Quote the lines exactly, starting with the line that contains "# ---- writing" and ending with the line that contains "# round cable", and leave out all other lines.

(Object modeling scripts)
• • • •

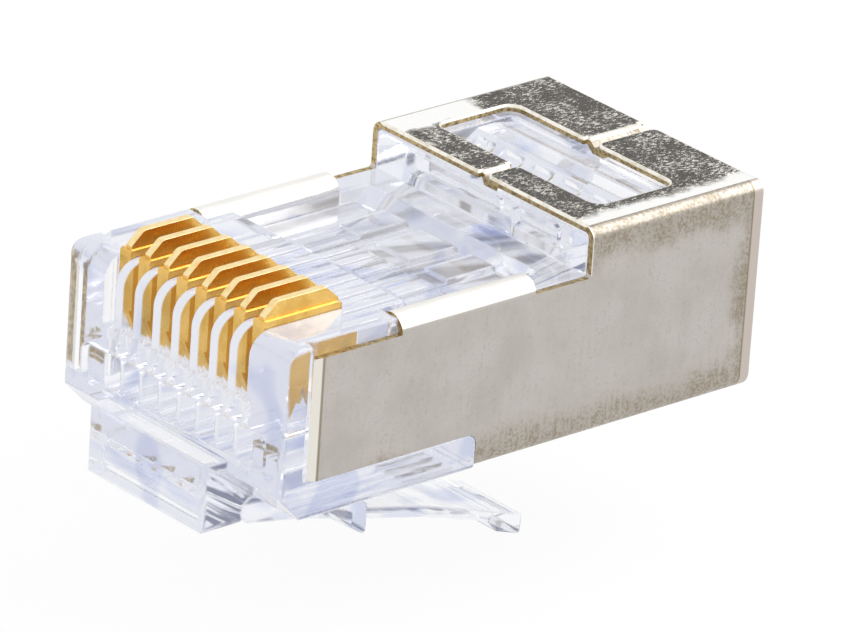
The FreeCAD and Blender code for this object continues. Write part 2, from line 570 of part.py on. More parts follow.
def shield():
    """The nickel-plated shield: one sheet folded round the housing and lapped on top."""
    outer = HALF_WIDTH + OVERCUT
    flat_front = box((HALF_WIDTH - SHEET, WALL_FRONT - OVERCUT, -OVERCUT),
                     (outer, WALL_FRONT + LIP_LENGTH, REAR_HEIGHT))
    tube = shield_tube().cut(both_sides(flat_front)).fuse(both_sides(front_lip()))
    folded = tube.common(prism_x(side_outline(), -outer, outer))
    half = WINDOW_HALF_WIDTH
    window = prism_z(rectangle(-half, WINDOW_START, half, WINDOW_END, WINDOW_RADIUS, WINDOW_RADIUS),
                     REAR_HEIGHT - 2 * SHEET, REAR_HEIGHT + OVERCUT)
    folded = folded.cut(window)
    for start, end, gap in ((RAISED_START, WINDOW_START, FRONT_SEAM_GAP),
                            (WINDOW_END, BODY_LENGTH, REAR_SEAM_GAP)):
        opening, tab = seam(start, end, gap)
        folded = folded.cut(opening).fuse(tab)
    return folded.fuse(both_sides(curl())).removeSplitter()


# ---- contacts ----
def contact(x):
    """One insulation-piercing contact, standing proud of its slot until it is crimped."""
    blade = [(BLADE_FRONT, BASE_TOP - JOIN, 0), (BLADE_FRONT, BASE_TOP + BLADE_FRONT_RISE, SOFT_EDGE),
             (BLADE_FRONT + BLADE_FRONT_RUN, BLADE_TOP, BLADE_THICKNESS),
             (BLADE_BACK - BLADE_BACK_RUN, BLADE_TOP, SOFT_EDGE),
             (BLADE_BACK, BLADE_TOP - BLADE_BACK_DROP, SOFT_EDGE), (BLADE_BACK, BASE_TOP - JOIN, 0)]
    base = rectangle(BASE_FRONT, BASE_BOTTOM, BASE_BACK, BASE_TOP, 0, SOFT_EDGE)
    width = (BASE_BACK - BASE_FRONT) / TOOTH_COUNT
    root = BASE_BOTTOM + JOIN
    teeth = []
    for index in range(TOOTH_COUNT):
        left = BASE_FRONT + index * width
        tip = left + width / 2
        teeth.append([(left, root, 0), (left, BASE_BOTTOM - JOIN, 0),
                      (tip, BASE_BOTTOM - TOOTH_LENGTH, SOFT_EDGE / 2),
                      (left + width, BASE_BOTTOM - JOIN, 0), (left + width, root, 0)])
    half = BLADE_THICKNESS / 2
    thin = [prism_x(outline, x - half, x + half) for outline in [blade] + teeth]
    half = BASE_THICKNESS / 2
    return prism_x(base, x - half, x + half).fuse(thin).removeSplitter()


# ---- writing ----
def write_part(name, shape):
    """Check one piece, move it to the plug's own frame and write its STEP file."""
    solids = shape.Solids
    if len(solids) != 1 or not solids[0].isValid():
        raise ValueError(f"{name}: {len(solids)} solids, valid {shape.isValid()}")
    solid = solids[0]
    solid.translate(FreeCAD.Vector(0, -BODY_LENGTH, -ENTRY_HEIGHT))
    solid.exportStep(f"parts/{name}.step")
    print(f"{name:20s} {solid.Volume:9.3f} mm3  {len(solid.Faces):4d} faces")


def main():
    os.makedirs("parts", exist_ok=True)
    write_part("housing", housing())
    write_part("shield", shield())
    write_part("latch", latch())
    write_part("strain_relief_bar", strain_relief_bar())
    for number, x in enumerate(contact_positions(), start=1):
        write_part(f"contact_{number}", contact(x))


main()
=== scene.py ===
# %% [markdown]
# # A shielded modular plug, dressed for a picture
#
# The plug is a clear moulding folded into a nickel-plated shield, with eight
# gold-plated contacts standing in a comb, a latch below and a strain relief bar
# in a window on top. Its sizes, joints and places are settled already: they come
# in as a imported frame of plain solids. This lesson gives each solid the look of
# soft edges, the polish, the plating and the wear that the real one has, and leaves
# every size alone. Everything is in metres, and the origin is the middle of the
# round cable entry, with +Y out of the entry and +Z on the contact side.

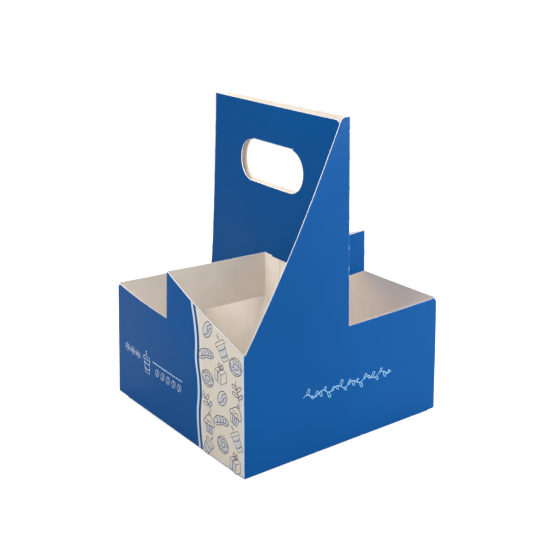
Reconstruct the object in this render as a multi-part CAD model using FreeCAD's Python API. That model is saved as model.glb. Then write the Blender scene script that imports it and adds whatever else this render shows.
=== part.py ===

• • • •

[FINISHED EXERCISE]
# ---- writing ----
def write_part(name, shape):
    """Check one piece, move it to the plug's own frame and write its STEP file."""
    solids = shape.Solids
    if len(solids) != 1 or not solids[0].isValid():
        raise ValueError(f"{name}: {len(solids)} solids, valid {shape.isValid()}")
    solid = solids[0]
    solid.translate(FreeCAD.Vector(0, -BODY_LENGTH, -ENTRY_HEIGHT))
    solid.exportStep(f"parts/{name}.step")
    print(f"{name:20s} {solid.Volume:9.3f} mm3  {len(solid.Faces):4d} faces")


def main():
    os.makedirs("parts", exist_ok=True)
    write_part("housing", housing())
    write_part("shield", shield())
    write_part("latch", latch())
    write_part("strain_relief_bar", strain_relief_bar())
    for number, x in enumerate(contact_positions(), start=1):
        write_part(f"contact_{number}", contact(x))


main()
=== scene.py ===
# %% [markdown]
# # A shielded modular plug, dressed for a picture
#
# The plug is a clear moulding folded into a nickel-plated shield, with eight
# gold-plated contacts standing in a comb, a latch below and a strain relief bar
# in a window on top. Its sizes, joints and places are settled already: they come
# in as a imported frame of plain solids. This lesson gives each solid the look of
# soft edges, the polish, the plating and the wear that the real one has, and leaves
# every size alone. Everything is in metres, and the origin is the middle of the
# round cable entry, with +Y out of the entry and +Z on the contact side.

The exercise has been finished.